__EXERCISE DETAILS__.
Return every line of the material exactly.

__MATERIAL PROVIDED__.
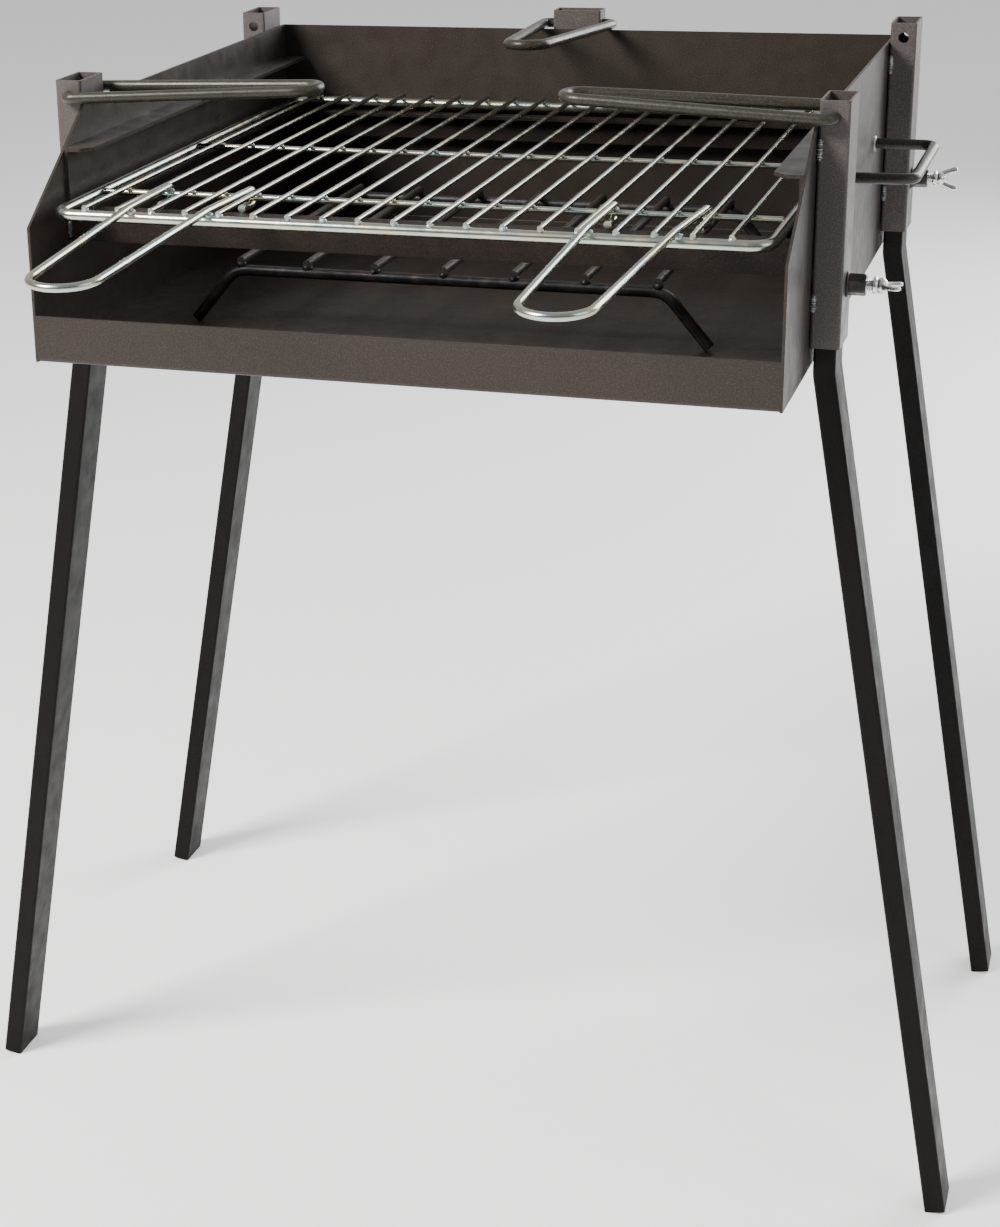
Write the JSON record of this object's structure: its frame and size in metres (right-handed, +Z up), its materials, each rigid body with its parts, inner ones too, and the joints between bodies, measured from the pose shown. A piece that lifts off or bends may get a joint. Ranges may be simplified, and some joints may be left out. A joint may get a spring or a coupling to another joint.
{
  "type": "charcoal barbecue",
  "caption": "Free-standing charcoal barbecue: open-fronted sheet-metal fire box on splayed clamped tube legs, with a sliding wire grid, an ember grate and swing-over pan arms.",
  "frame": {"origin": "on the ground, under the middle of the object's bounding box", "axes": "+Z up; +Y to the back, away from the cook; +X to the cook's right"},
  "size_m": [0.7746, 0.7064, 0.82],
  "materials": {
    "paint": "satin dark brown heat-resistant paint, finely speckled",
    "black_steel": "matt black steel",
    "grid_zinc": "bright zinc plating",
    "zinc": "satin zinc plating"
  },
  "bodies": {
    "firebox": {"box_pan": "paint", "side_panel_left": "paint", "side_panel_right": "paint", "post_front_left": "paint", "post_front_right": "paint", "post_rear_left": "paint", "post_rear_right": "paint", "rear_arm_bracket": "paint", "side_handle_left": "paint", "side_handle_right": "paint", "grid_guide_left": "paint", "grid_guide_right": "paint", "crossbar_front": "paint", "crossbar_rear": "paint", "clamp_nuts": "black_steel"},
    "leg_front_left": {"leg_front_left": "paint"},
    "leg_front_right": {"leg_front_right": "paint"},
    "leg_rear_left": {"leg_rear_left": "paint"},
    "leg_rear_right": {"leg_rear_right": "paint"},
    "clamp_screw_front_left": {"clamp_screw_front_left": "zinc"},
    "screw_wing_front_left": {"screw_wing_front_left": "zinc"},
    "clamp_screw_front_right": {"clamp_screw_front_right": "zinc"},
    "screw_wing_front_right": {"screw_wing_front_right": "zinc"},
    "clamp_screw_rear_left": {"clamp_screw_rear_left": "zinc"},
    "screw_wing_rear_left": {"screw_wing_rear_left": "zinc"},
    "clamp_screw_rear_right": {"clamp_screw_rear_right": "zinc"},
    "screw_wing_rear_right": {"screw_wing_rear_right": "zinc"},
    "pan_arm_left": {"pan_arm_left": "paint"},
    "pan_arm_right": {"pan_arm_right": "paint"},
    "pan_arm_rear": {"pan_arm_rear": "paint"},
    "cooking_grid": {"grid_frame": "grid_zinc", "grid_rungs": "grid_zinc", "grid_wires": "grid_zinc", "grid_handle_left": "grid_zinc", "grid_handle_right": "grid_zinc"},
    "ember_grate": {"ember_grate_front": "black_steel", "ember_grate_rear": "black_steel", "ember_grate_bars": "black_steel"}
  },
  "joints": [
    {"name": "leg_slide_front_left", "type": "slide", "parent": "firebox", "child": "leg_front_left", "axis": [0, 0, -1], "range_m": [0, 0.085]},
    {"name": "leg_slide_front_right", "type": "slide", "parent": "firebox", "child": "leg_front_right", "axis": [0, 0, -1], "range_m": [0, 0.085]},
    {"name": "leg_slide_rear_left", "type": "slide", "parent": "firebox", "child": "leg_rear_left", "axis": [0, 0, -1], "range_m": [0, 0.085]},
    {"name": "leg_slide_rear_right", "type": "slide", "parent": "firebox", "child": "leg_rear_right", "axis": [0, 0, -1], "range_m": [0, 0.085]},
    {"name": "screw_travel_front_left", "type": "slide", "parent": "firebox", "child": "clamp_screw_front_left", "axis": [-1, 0, 0], "range_m": [0, 0.0037]},
    {"name": "screw_turn_front_left", "type": "hinge", "parent": "clamp_screw_front_left", "child": "screw_wing_front_left", "pos_m": [-0.3, -0.06243, 0.696], "axis": [-1, 0, 0], "range_deg": [0, 1080]},
    {"name": "screw_travel_front_right", "type": "slide", "parent": "firebox", "child": "clamp_screw_front_right", "axis": [1, 0, 0], "range_m": [0, 0.0037]},
    {"name": "screw_turn_front_right", "type": "hinge", "parent": "clamp_screw_front_right", "child": "screw_wing_front_right", "pos_m": [0.3, -0.06243, 0.696], "axis": [1, 0, 0], "range_deg": [0, 1080]},
    {"name": "screw_travel_rear_left", "type": "slide", "parent": "firebox", "child": "clamp_screw_rear_left", "axis": [-1, 0, 0], "range_m": [0, 0.0037]},
    {"name": "screw_turn_rear_left", "type": "hinge", "parent": "clamp_screw_rear_left", "child": "screw_wing_rear_left", "pos_m": [-0.3, 0.30857, 0.696], "axis": [-1, 0, 0], "range_deg": [0, 1080]},
    {"name": "screw_travel_rear_right", "type": "slide", "parent": "firebox", "child": "clamp_screw_rear_right", "axis": [1, 0, 0], "range_m": [0, 0.0037]},
    {"name": "screw_turn_rear_right", "type": "hinge", "parent": "clamp_screw_rear_right", "child": "screw_wing_rear_right", "pos_m": [0.3, 0.30857, 0.696], "axis": [1, 0, 0], "range_deg": [0, 1080]},
    {"name": "arm_swing_left", "type": "hinge", "parent": "firebox", "child": "pan_arm_left", "pos_m": [-0.2706, -0.06243, 0.8086], "axis": [0, -1, 0], "range_deg": [0, 256]},
    {"name": "arm_swing_right", "type": "hinge", "parent": "firebox", "child": "pan_arm_right", "pos_m": [0.2706, -0.06243, 0.8086], "axis": [0, 1, 0], "range_deg": [0, 256]},
    {"name": "arm_swing_rear", "type": "hinge", "parent": "firebox", "child": "pan_arm_rear", "pos_m": [0, 0.34318, 0.8086], "axis": [-1, 0, 0], "range_deg": [0, 256]},
    {"name": "grid_slide", "type": "slide", "parent": "firebox", "child": "cooking_grid", "axis": [0, -1, 0], "range_m": [0, 0.45]},
    {"name": "ember_grate_lift", "type": "slide", "parent": "firebox", "child": "ember_grate", "axis": [0, 0, 1], "range_m": [0, 0.04]}
  ],
  "couplings": [
    {"joint": "screw_turn_front_left", "follows": "screw_travel_front_left", "rad_per_m": 5026.5},
    {"joint": "screw_turn_front_right", "follows": "screw_travel_front_right", "rad_per_m": 5026.5},
    {"joint": "screw_turn_rear_left", "follows": "screw_travel_rear_left", "rad_per_m": 5026.5},
    {"joint": "screw_turn_rear_right", "follows": "screw_travel_rear_right", "rad_per_m": 5026.5}
  ]
}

__CORRECT ANSWER__.
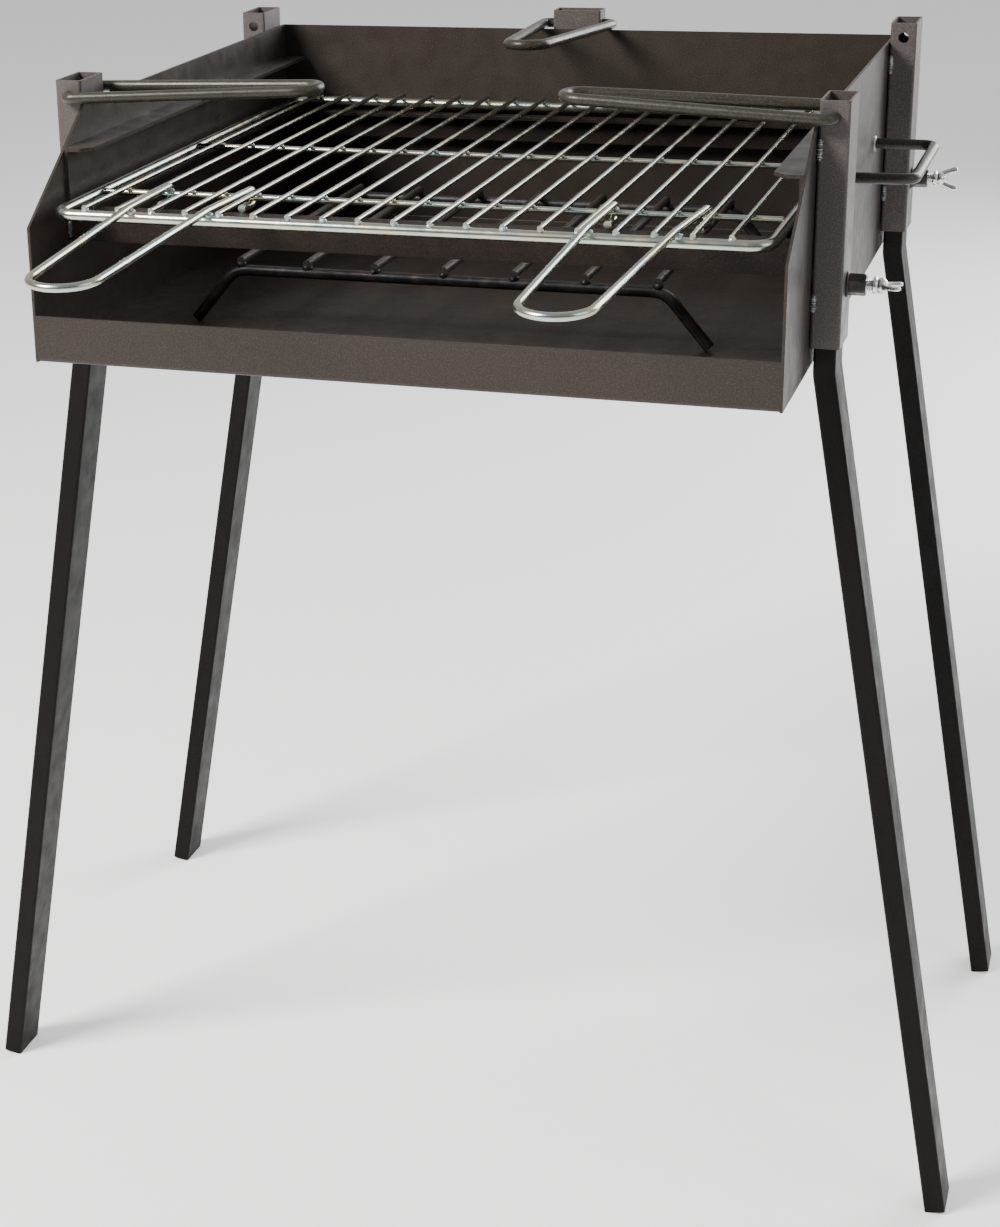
Write the JSON record of this object's structure: its frame and size in metres (right-handed, +Z up), its materials, each rigid body with its parts, inner ones too, and the joints between bodies, measured from the pose shown. A piece that lifts off or bends may get a joint. Ranges may be simplified, and some joints may be left out. A joint may get a spring or a coupling to another joint.
{
  "type": "charcoal barbecue",
  "caption": "Free-standing charcoal barbecue: open-fronted sheet-metal fire box on splayed clamped tube legs, with a sliding wire grid, an ember grate and swing-over pan arms.",
  "frame": {"origin": "on the ground, under the middle of the object's bounding box", "axes": "+Z up; +Y to the back, away from the cook; +X to the cook's right"},
  "size_m": [0.7746, 0.7064, 0.82],
  "materials": {
    "paint": "satin dark brown heat-resistant paint, finely speckled",
    "black_steel": "matt black steel",
    "grid_zinc": "bright zinc plating",
    "zinc": "satin zinc plating"
  },
  "bodies": {
    "firebox": {"box_pan": "paint", "side_panel_left": "paint", "side_panel_right": "paint", "post_front_left": "paint", "post_front_right": "paint", "post_rear_left": "paint", "post_rear_right": "paint", "rear_arm_bracket": "paint", "side_handle_left": "paint", "side_handle_right": "paint", "grid_guide_left": "paint", "grid_guide_right": "paint", "crossbar_front": "paint", "crossbar_rear": "paint", "clamp_nuts": "black_steel"},
    "leg_front_left": {"leg_front_left": "paint"},
    "leg_front_right": {"leg_front_right": "paint"},
    "leg_rear_left": {"leg_rear_left": "paint"},
    "leg_rear_right": {"leg_rear_right": "paint"},
    "clamp_screw_front_left": {"clamp_screw_front_left": "zinc"},
    "screw_wing_front_left": {"screw_wing_front_left": "zinc"},
    "clamp_screw_front_right": {"clamp_screw_front_right": "zinc"},
    "screw_wing_front_right": {"screw_wing_front_right": "zinc"},
    "clamp_screw_rear_left": {"clamp_screw_rear_left": "zinc"},
    "screw_wing_rear_left": {"screw_wing_rear_left": "zinc"},
    "clamp_screw_rear_right": {"clamp_screw_rear_right": "zinc"},
    "screw_wing_rear_right": {"screw_wing_rear_right": "zinc"},
    "pan_arm_left": {"pan_arm_left": "paint"},
    "pan_arm_right": {"pan_arm_right": "paint"},
    "pan_arm_rear": {"pan_arm_rear": "paint"},
    "cooking_grid": {"grid_frame": "grid_zinc", "grid_rungs": "grid_zinc", "grid_wires": "grid_zinc", "grid_handle_left": "grid_zinc", "grid_handle_right": "grid_zinc"},
    "ember_grate": {"ember_grate_front": "black_steel", "ember_grate_rear": "black_steel", "ember_grate_bars": "black_steel"}
  },
  "joints": [
    {"name": "leg_slide_front_left", "type": "slide", "parent": "firebox", "child": "leg_front_left", "axis": [0, 0, -1], "range_m": [0, 0.085]},
    {"name": "leg_slide_front_right", "type": "slide", "parent": "firebox", "child": "leg_front_right", "axis": [0, 0, -1], "range_m": [0, 0.085]},
    {"name": "leg_slide_rear_left", "type": "slide", "parent": "firebox", "child": "leg_rear_left", "axis": [0, 0, -1], "range_m": [0, 0.085]},
    {"name": "leg_slide_rear_right", "type": "slide", "parent": "firebox", "child": "leg_rear_right", "axis": [0, 0, -1], "range_m": [0, 0.085]},
    {"name": "screw_travel_front_left", "type": "slide", "parent": "firebox", "child": "clamp_screw_front_left", "axis": [-1, 0, 0], "range_m": [0, 0.0037]},
    {"name": "screw_turn_front_left", "type": "hinge", "parent": "clamp_screw_front_left", "child": "screw_wing_front_left", "pos_m": [-0.3, -0.06243, 0.696], "axis": [-1, 0, 0], "range_deg": [0, 1080]},
    {"name": "screw_travel_front_right", "type": "slide", "parent": "firebox", "child": "clamp_screw_front_right", "axis": [1, 0, 0], "range_m": [0, 0.0037]},
    {"name": "screw_turn_front_right", "type": "hinge", "parent": "clamp_screw_front_right", "child": "screw_wing_front_right", "pos_m": [0.3, -0.06243, 0.696], "axis": [1, 0, 0], "range_deg": [0, 1080]},
    {"name": "screw_travel_rear_left", "type": "slide", "parent": "firebox", "child": "clamp_screw_rear_left", "axis": [-1, 0, 0], "range_m": [0, 0.0037]},
    {"name": "screw_turn_rear_left", "type": "hinge", "parent": "clamp_screw_rear_left", "child": "screw_wing_rear_left", "pos_m": [-0.3, 0.30857, 0.696], "axis": [-1, 0, 0], "range_deg": [0, 1080]},
    {"name": "screw_travel_rear_right", "type": "slide", "parent": "firebox", "child": "clamp_screw_rear_right", "axis": [1, 0, 0], "range_m": [0, 0.0037]},
    {"name": "screw_turn_rear_right", "type": "hinge", "parent": "clamp_screw_rear_right", "child": "screw_wing_rear_right", "pos_m": [0.3, 0.30857, 0.696], "axis": [1, 0, 0], "range_deg": [0, 1080]},
    {"name": "arm_swing_left", "type": "hinge", "parent": "firebox", "child": "pan_arm_left", "pos_m": [-0.2706, -0.06243, 0.8086], "axis": [0, -1, 0], "range_deg": [0, 256]},
    {"name": "arm_swing_right", "type": "hinge", "parent": "firebox", "child": "pan_arm_right", "pos_m": [0.2706, -0.06243, 0.8086], "axis": [0, 1, 0], "range_deg": [0, 256]},
    {"name": "arm_swing_rear", "type": "hinge", "parent": "firebox", "child": "pan_arm_rear", "pos_m": [0, 0.34318, 0.8086], "axis": [-1, 0, 0], "range_deg": [0, 256]},
    {"name": "grid_slide", "type": "slide", "parent": "firebox", "child": "cooking_grid", "axis": [0, -1, 0], "range_m": [0, 0.45]},
    {"name": "ember_grate_lift", "type": "slide", "parent": "firebox", "child": "ember_grate", "axis": [0, 0, 1], "range_m": [0, 0.04]}
  ],
  "couplings": [
    {"joint": "screw_turn_front_left", "follows": "screw_travel_front_left", "rad_per_m": 5026.5},
    {"joint": "screw_turn_front_right", "follows": "screw_travel_front_right", "rad_per_m": 5026.5},
    {"joint": "screw_turn_rear_left", "follows": "screw_travel_rear_left", "rad_per_m": 5026.5},
    {"joint": "screw_turn_rear_right", "follows": "screw_travel_rear_right", "rad_per_m": 5026.5}
  ]
}